While these new AI tools undoubtedly have their benefits their employment by cyber criminals is creating new challenges for already overburdened cybersecurity teams. AI is now being used for everything from password cracking, enhanced hacking, deep fake creation, ransomware, payment gateway fraud, business email compromise and much more.
Acute talent shortage
Organisations are also facing difficulties when it comes to staffing their cybersecurity teams. The demand for skilled cybersecurity professionals far exceeds the available supply, making it challenging to hire and retain qualified individuals. According to the World Economic Forum Future of Jobs 2023 report, cybersecurity is among the most in demand skills at present and there is a shortage of 3.4 million cybersecurity experts to support the needs of the global economy¹.
That talent gap creates vulnerabilities and delays in incident response, leaving organisations exposed to potential breaches. It is also driving organisations to outsource more labour-intensive cybersecurity operations. Organisations need to ensure that scarce IT and cyber talent is not engaged in low level and demotivating mundane tasks and is focused instead on threat response and delivering value adding insights.
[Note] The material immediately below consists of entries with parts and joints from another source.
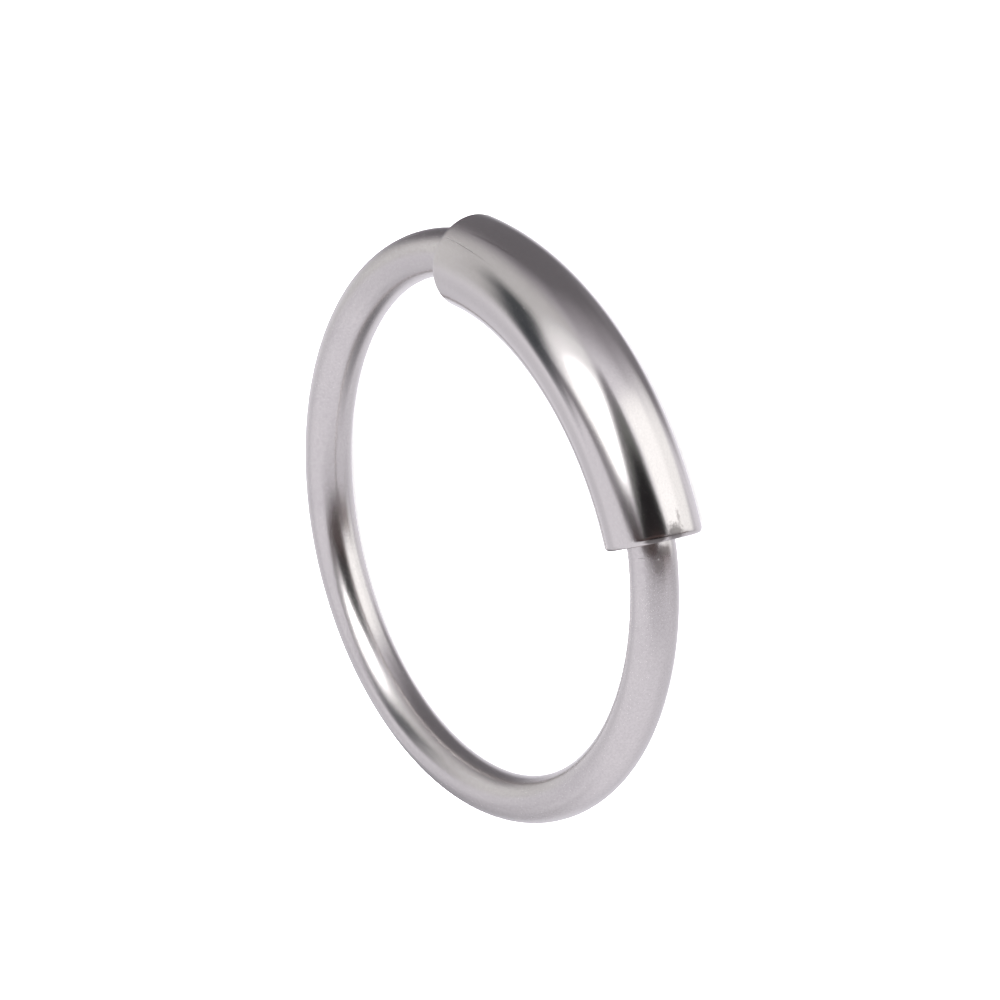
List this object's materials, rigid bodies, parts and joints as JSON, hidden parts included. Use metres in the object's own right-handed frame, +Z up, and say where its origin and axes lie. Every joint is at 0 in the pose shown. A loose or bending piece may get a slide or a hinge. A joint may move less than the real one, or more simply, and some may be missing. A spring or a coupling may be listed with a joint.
{
  "type": "lip ring",
  "caption": "Smooth round-wire lip ring: an open hoop whose ends meet inside a thicker, gently curved plain tube that covers the gap.",
  "frame": {"origin": "middle of the base, on the surface that the ring lies on", "axes": "+Z up, out of the ring's flat side, with the ring lying as it rests by itself; -Y towards the middle of the tube; the hoop's plane is tilted about X by under 3 degrees, because the tube is thicker than the wire"},
  "size_m": [0.015, 0.0154, 0.0025],
  "materials": {
    "wire_steel": "tumbled and polished 316L stainless steel wire, a soft satin shine",
    "tube_steel": "polished 316L stainless steel tube, brighter than the wire"
  },
  "bodies": {
    "root": {"hoop_wire": "wire_steel", "closure_tube": "tube_steel"}
  },
  "joints": []
}
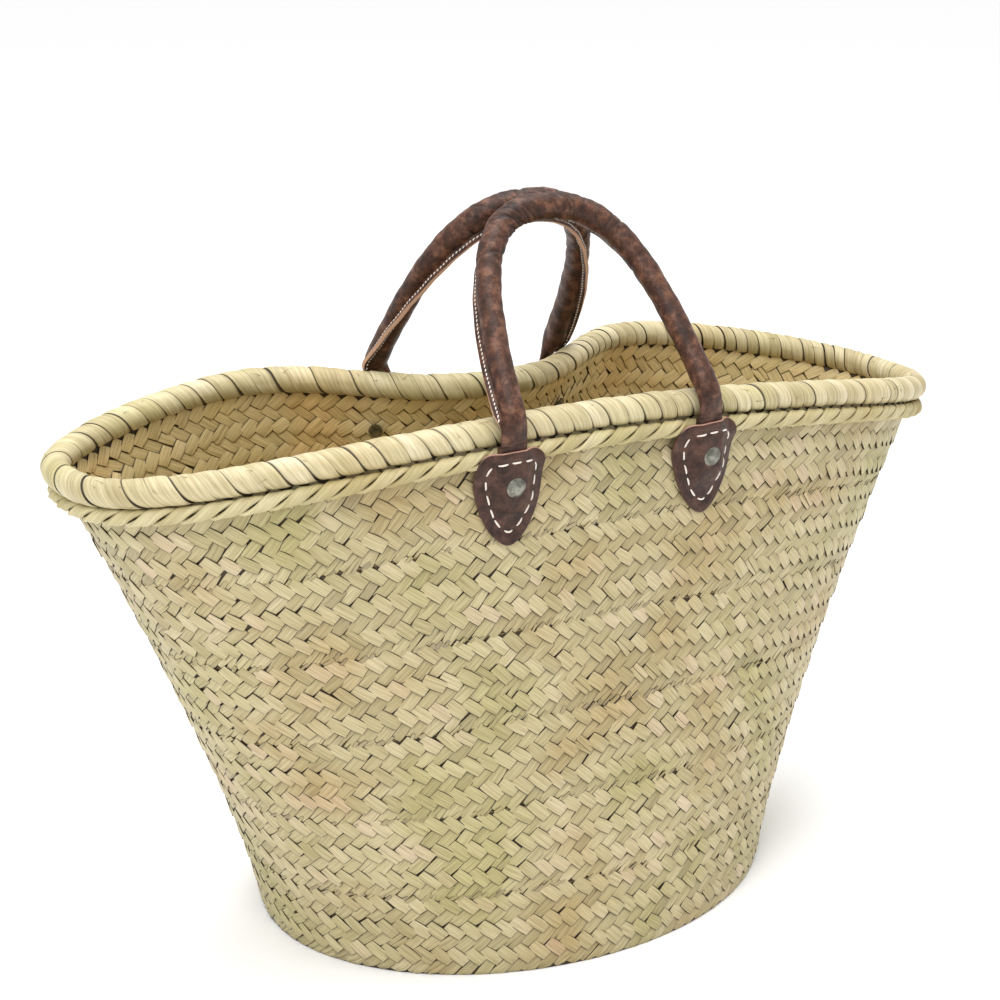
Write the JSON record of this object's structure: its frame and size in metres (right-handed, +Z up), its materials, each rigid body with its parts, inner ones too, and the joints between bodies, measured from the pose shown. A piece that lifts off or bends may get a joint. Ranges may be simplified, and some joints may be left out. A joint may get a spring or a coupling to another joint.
{
  "type": "woven market basket",
  "caption": "Oval-bottomed woven palm market basket that flares to wide pointed-oval ends, with a wrapped rim and two short rolled leather handles on riveted patches.",
  "frame": {"origin": "middle of the underside of the bottom, on the surface the basket stands on", "axes": "+X along the basket's length, to the right seen from the front; -Y towards the front; +Z up"},
  "size_m": [0.6164, 0.2814, 0.4691],
  "materials": {
    "palm_plait": "plaited dry palm leaf, low sheen",
    "palm_wrap": "smooth dry palm leaf wrap, soft sheen",
    "palm_rope": "twisted palm fibre, matte",
    "leather": "brown vegetable-tanned leather, waxed grain",
    "thread": "waxed white sewing thread",
    "rivet_metal": "nickel-plated, lightly worn"
  },
  "bodies": {
    "basket": {"bottom_round_1": "palm_plait", "bottom_round_2": "palm_plait", "bottom_round_3": "palm_plait", "wall_round_1": "palm_plait", "wall_round_2": "palm_plait", "wall_round_3": "palm_plait", "wall_round_4": "palm_plait", "wall_round_5": "palm_plait", "wall_round_6": "palm_plait", "sewing_cord": "palm_rope", "rim_core": "palm_rope", "rim_wrap": "palm_wrap", "rim_cord": "palm_wrap", "front_left_tongue": "leather", "front_right_tongue": "leather", "back_left_tongue": "leather", "back_right_tongue": "leather", "front_left_patch": "leather", "front_right_patch": "leather", "back_left_patch": "leather", "back_right_patch": "leather", "front_left_stitches": "thread", "front_right_stitches": "thread", "back_left_stitches": "thread", "back_right_stitches": "thread", "rivets": "rivet_metal", "rivet_burrs": "rivet_metal"},
    "front_handle": {"front_handle_cover": "leather", "front_handle_rope": "palm_rope", "front_handle_thread": "thread", "front_handle_necks": "leather"},
    "back_handle": {"back_handle_cover": "leather", "back_handle_rope": "palm_rope", "back_handle_thread": "thread", "back_handle_necks": "leather"}
  },
  "joints": [
    {"name": "front_handle_swing", "type": "hinge", "parent": "basket", "child": "front_handle", "pos_m": [-0.0138, -0.13762, 0.3556], "axis": [0.9998, -0.0079, -0.0176], "range_deg": [0, 159], "deforming": ["front_handle_necks"]},
    {"name": "back_handle_swing", "type": "hinge", "parent": "basket", "child": "back_handle", "pos_m": [-0.0138, 0.04236, 0.34817], "axis": [-0.9998, -0.0063, 0.02], "range_deg": [0, 144], "deforming": ["back_handle_necks"]}
  ]
}
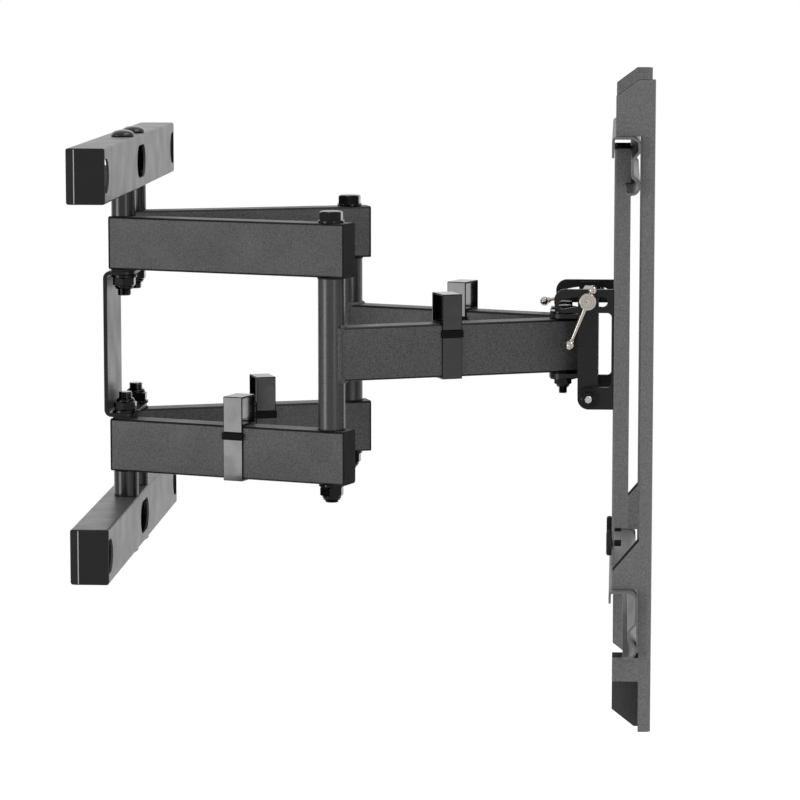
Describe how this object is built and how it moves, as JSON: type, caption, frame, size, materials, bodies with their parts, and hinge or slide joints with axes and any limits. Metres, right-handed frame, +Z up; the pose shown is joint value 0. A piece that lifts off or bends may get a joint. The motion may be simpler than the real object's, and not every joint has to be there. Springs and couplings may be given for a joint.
{
  "type": "swivel tv wall mount",
  "caption": "Wall mount for a flat television: tubular wall rails, paired folding arms, a head that swivels and tilts, clamping levers and upright brackets on cross rails.",
  "frame": {"origin": "On the wall's surface, at the centre of the wall rails' bolt pattern", "axes": "X points away from the wall towards the television, Y runs along the wall rails, Z points up"},
  "size_m": [0.6256, 0.575, 0.71],
  "materials": {
    "black_coat": "fine-textured satin black powder coat",
    "black_plastic": "moulded black plastic, satin",
    "black_steel": "black-finished steel fasteners",
    "chrome": "polished plating",
    "zinc_steel": "bright zinc-plated steel"
  },
  "bodies": {
    "wall_frame": {"wall_rail_upper": "black_coat", "wall_rail_lower": "black_coat", "rail_end_plugs": "black_plastic", "spacer_sleeves": "black_coat", "wall_pivot_bolts": "black_steel", "slip_washers": "black_plastic", "wall_pivot_washers": "black_steel", "wall_pivot_nuts": "black_steel", "wall_bracket": "black_coat"},
    "arm_near": {"arm_near_upper": "black_coat", "arm_near_lower": "black_coat", "arm_plugs_near": "black_plastic", "elbow_bolt_near": "black_steel", "elbow_washers_near": "black_steel", "elbow_nut_near": "black_steel", "clip_strap_arm_near": "black_plastic", "clip_cover_arm_near": "black_plastic"},
    "forearm_near": {"forearm_near": "black_coat", "forearm_plug_near": "black_plastic", "elbow_bushes_near": "black_plastic", "clip_strap_forearm_near": "black_plastic", "clip_cover_forearm_near": "black_plastic"},
    "arm_far": {"arm_far_upper": "black_coat", "arm_far_lower": "black_coat", "arm_plugs_far": "black_plastic", "elbow_bolt_far": "black_steel", "elbow_washers_far": "black_steel", "elbow_nut_far": "black_steel", "clip_strap_arm_far": "black_plastic", "clip_cover_arm_far": "black_plastic"},
    "forearm_far": {"forearm_far": "black_coat", "forearm_plug_far": "black_plastic", "elbow_bushes_far": "black_plastic", "clip_strap_forearm_far": "black_plastic", "clip_cover_forearm_far": "black_plastic"},
    "head_pins": {"head_pivot_bolts": "black_steel", "head_pivot_washers": "black_steel", "head_pivot_nuts": "black_steel"},
    "head": {"head_bracket": "black_coat", "tilt_pivot_bolts": "zinc_steel", "tilt_pivot_washers": "black_steel", "tilt_pivot_nuts": "black_steel", "clamp_studs": "zinc_steel"},
    "tilt_frame": {"tilt_cheek_near": "black_coat", "tilt_cheek_far": "black_coat", "channel_plate": "black_coat", "tv_rail_upper": "black_coat", "tv_rail_lower": "black_coat"},
    "lever_near": {"lever_near": "chrome"},
    "lock_knob_near": {"lock_knob_near": "black_plastic"},
    "tv_bracket_near": {"tv_bracket_near": "black_coat"},
    "lever_far": {"lever_far": "chrome"},
    "lock_knob_far": {"lock_knob_far": "black_plastic"},
    "tv_bracket_far": {"tv_bracket_far": "black_coat"}
  },
  "joints": [
    {"name": "arm_fold", "type": "hinge", "parent": "wall_frame", "child": "arm_near", "pos_m": [0.0268, -0.0427, 0], "axis": [0, 0, -1], "range_deg": [-12, 40]},
    {"name": "elbow_near", "type": "hinge", "parent": "arm_near", "child": "forearm_near", "pos_m": [0.27016, -0.13046, 0], "axis": [0, 0, 1], "range_deg": [-23.68, 78.7]},
    {"name": "head_pivot", "type": "hinge", "parent": "forearm_near", "child": "head_pins", "pos_m": [0.52494, -0.022, 0], "axis": [0, 0, -1], "range_deg": [-11.68, 38.7]},
    {"name": "arm_fold_far", "type": "hinge", "parent": "wall_frame", "child": "arm_far", "pos_m": [0.0268, 0.0427, 0], "axis": [0, 0, 1], "range_deg": [-12.1, 40.1]},
    {"name": "elbow_far", "type": "hinge", "parent": "arm_far", "child": "forearm_far", "pos_m": [0.27016, 0.13046, 0], "axis": [0, 0, -1], "range_deg": [-23.68, 78.7]},
    {"name": "swivel", "type": "hinge", "parent": "head_pins", "child": "head", "pos_m": [0.52494, 0, 0], "axis": [0, 0, 1], "range_deg": [-8, 8]},
    {"name": "tilt", "type": "hinge", "parent": "head", "child": "tilt_frame", "pos_m": [0.55434, 0, -0.0567], "axis": [0, 1, 0], "range_deg": [-5, 15]},
    {"name": "lever_turn_near", "type": "hinge", "parent": "head", "child": "lever_near", "pos_m": [0.55304, -0.0679, 0.0533], "axis": [0, -1, 0], "range_deg": [0, 60]},
    {"name": "lever_turn_far", "type": "hinge", "parent": "head", "child": "lever_far", "pos_m": [0.55304, 0.0679, 0.0533], "axis": [0, 1, 0], "range_deg": [0, 60]},
    {"name": "knob_turn_near", "type": "hinge", "parent": "tilt_frame", "child": "lock_knob_near", "pos_m": [0.58174, -0.051, -0.223], "axis": [-1, 0, 0], "continuous": true},
    {"name": "knob_turn_far", "type": "hinge", "parent": "tilt_frame", "child": "lock_knob_far", "pos_m": [0.58174, 0.051, -0.223], "axis": [-1, 0, 0], "continuous": true},
    {"name": "bracket_slide_near", "type": "slide", "parent": "tilt_frame", "child": "tv_bracket_near", "axis": [0, 1, 0], "range_m": [0, 0.1]},
    {"name": "bracket_slide_far", "type": "slide", "parent": "tilt_frame", "child": "tv_bracket_far", "axis": [0, -1, 0], "range_m": [0, 0.1]}
  ],
  "couplings": [
    {"joint": "elbow_near", "follows": "arm_fold", "ratio": 1.965},
    {"joint": "head_pivot", "follows": "arm_fold", "ratio": 0.965},
    {"joint": "arm_fold_far", "follows": "arm_fold", "ratio": 1},
    {"joint": "elbow_far", "follows": "arm_fold", "ratio": 1.965}
  ]
}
Vastly increased complexity
Adding to the challenge is the increasingly complex environments in which modern organisations operate. Modern enterprises rely on multiple third-party providers to deliver key services, and this creates its own security issues.
It would not be unusual to find a large organisation having its desktop estate managed by one vendor, its servers by another, while they are both maintained at an infrastructure layer by a third vendor. And then you might find that the incident response capabilities across that infrastructure is managed by yet another team which could be internal or external or a hybrid of both.
The complexity doesn’t end there. Large organisations will also have enterprise resource planning, payroll and HR, and finance systems which may be managed by multiple different vendors who also provide security capability.
And that is before you start to look at an organisation’s physical estate. It is highly likely that multiple vendors will also be responsible for building services such as energy management systems, fire and intruder alarms, heating and ventilation and so on. The software that runs these systems also represent points of vulnerability for organisations. Indeed, one of the most damaging breaches in the US retail sector had an air-conditioning system as the point of entry for the hackers.
The question for many organisations is who is looking after security on these systems. If it is the vendors’ responsibility how is that integrated into the organisation’s overall cyber security framework?
Rather than having a single cybersecurity vendor offering a Security Operations Centre (SOC) service, organisations might have eight or more vendors supporting technology infrastructure and applications and a variety of other assets and services.
So how does a vast, broad and complex organisation with a large number of existing security contracts created through organic growth or acquisitions ensure that if a cyber incident takes place, it can respond properly? How do they ensure that the multitudes of contracts and services procured from different functions can create a unified incident response capability? That is where the concept of the Converged SOC comes in.
Converged SOC: A 360-degree view
A Converged SOC does not seek to replace or replicate these disparate vendors and services. Instead, it provides an oversight layer which enables a proactive and comprehensive approach to cybersecurity. It empowers organisations to take greater control of their cyber defences and enables more rapid and coordinated responses to threats and breaches, thereby increasing cyber resilience.
In the classic SOC model, the vendor provides an all or nothing service with very limited options for customisation. Indeed, any attempt at true customisation tends to be financially prohibitive. Any attempt to get a single SOC provider to provide all of the threat monitoring and response services required by a complex organisation is doomed to failure.
What is required is a model that converges oversight of all the SOC and other security services provided internally and by external vendors into a single entity. To actualise the concept of a Converged SOC, a practical step involves evaluating your current operational procedures within the context of this unified Security Operations Center. The composition of this team, whether it is insourced, outsourced or co-sourced, should be tailored to align with the organisation's threat profile and exposure landscape.
It has one single purpose, “unified end-to-end cyber response, at speed.”
Its core function is to ensure that the organisation is prepared for any cyber incident which occurs in any area, be that in IT or OT, or indeed in a third or even fourth party where data is stored, or applications are run.
In the current model, incident response tends to be handled within separate siloed areas within an organisation. However, there is absolutely no guarantee that an incident is not going to have a rapid expansion or result in multiple attacks across the organisation. The perpetrators might be attempting to access the building management system, but there may also be attack vectors into desktops and network ports.